Kansas has a reputation for being flat, but tucked away near its western border stand columns of rock several hundred feet tall, carved away by a prehistoric ocean. That formation, known as Little Jerusalem, is now part of a Nature Conservancy preserve adjacent to TNC’s Smoky Valley Ranch.
The Conservancy bought the 330-acre property from its longtime landowners in late 2016; this year the Kansas Department of Wildlife, Parks and Tourism agreed to manage the area as a state park. Part of the same geologic formation that makes up Badlands National Park in South Dakota, Little Jerusalem seems to emerge unexpectedly as a canyon out of nowhere, says Laura Rose Clawson, director of outreach for TNC in Kansas.

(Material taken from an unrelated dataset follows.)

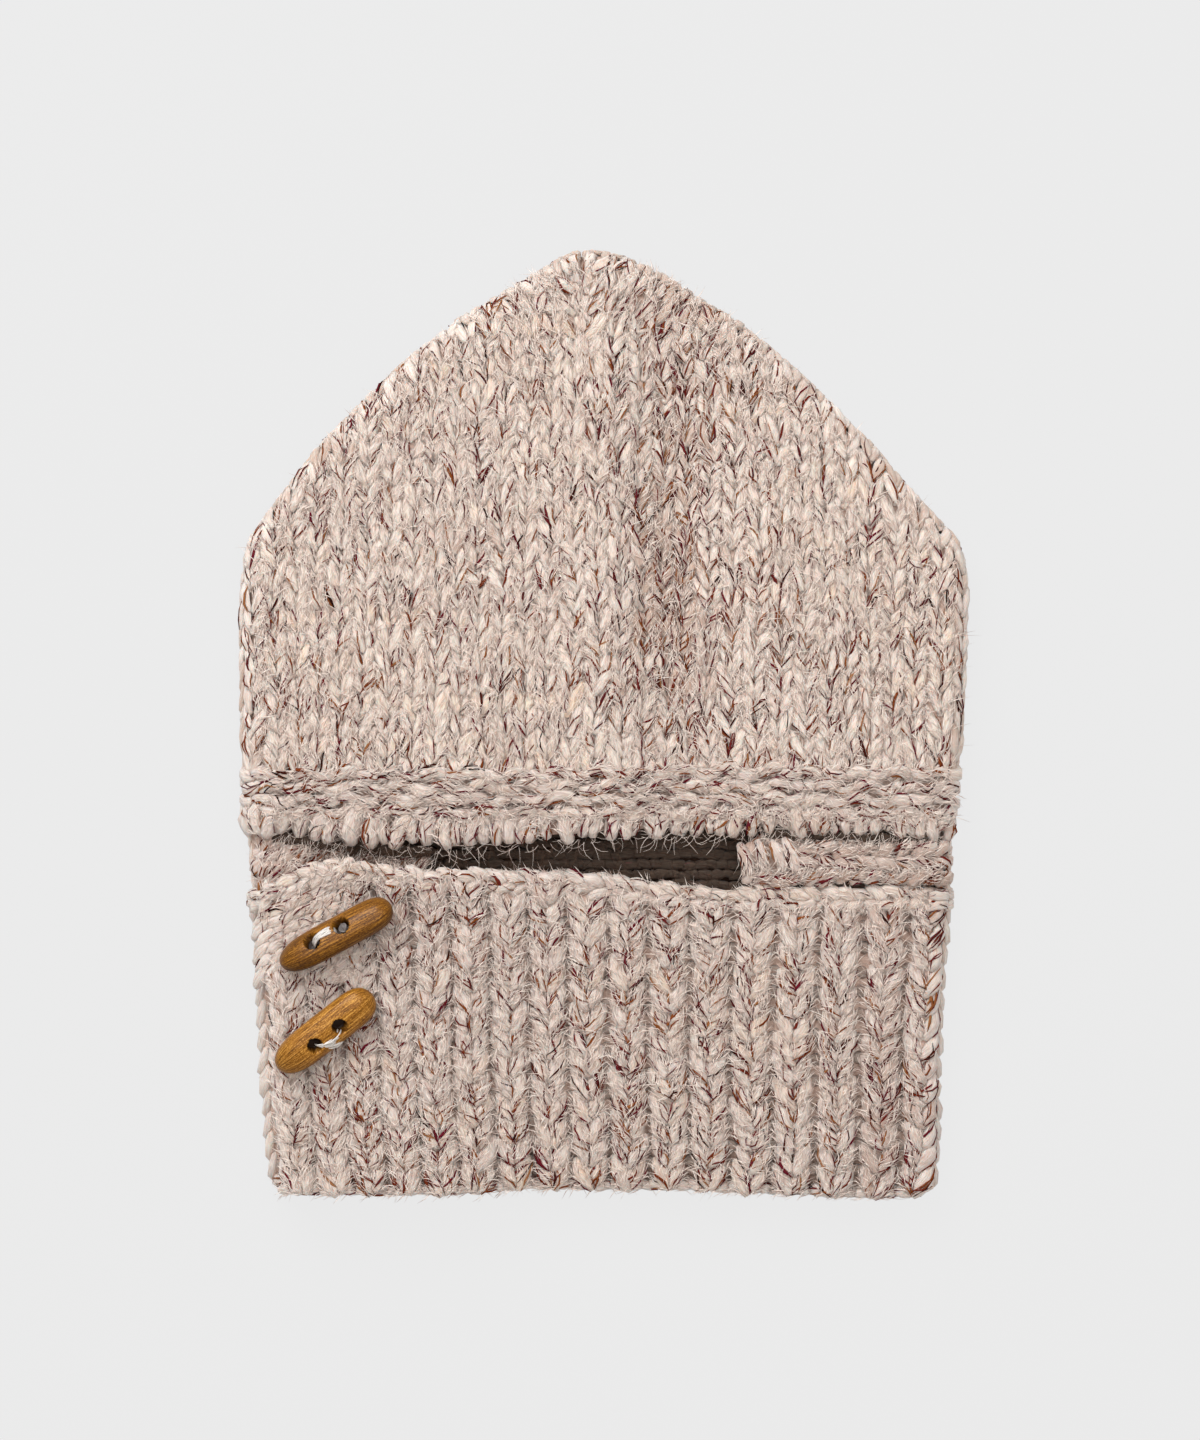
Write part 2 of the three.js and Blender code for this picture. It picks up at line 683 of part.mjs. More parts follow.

The rock columns formed 85 million years ago when this part of North America was underwater. “These tiny organisms, when they die, they fall to the bottom [of the ocean],” says Rose Clawson. “There was calcium in their shells, and that’s what the rock is made up of.”
While Little Jerusalem isn’t yet open to the public, visitors can explore the neighboring 17,290-acre Smoky Valley Ranch. Purchased by TNC in 1999 to protect mating areas for prairie chickens, the preserve is home to endangered black-footed ferrets, black-tailed prairie dogs and cattle.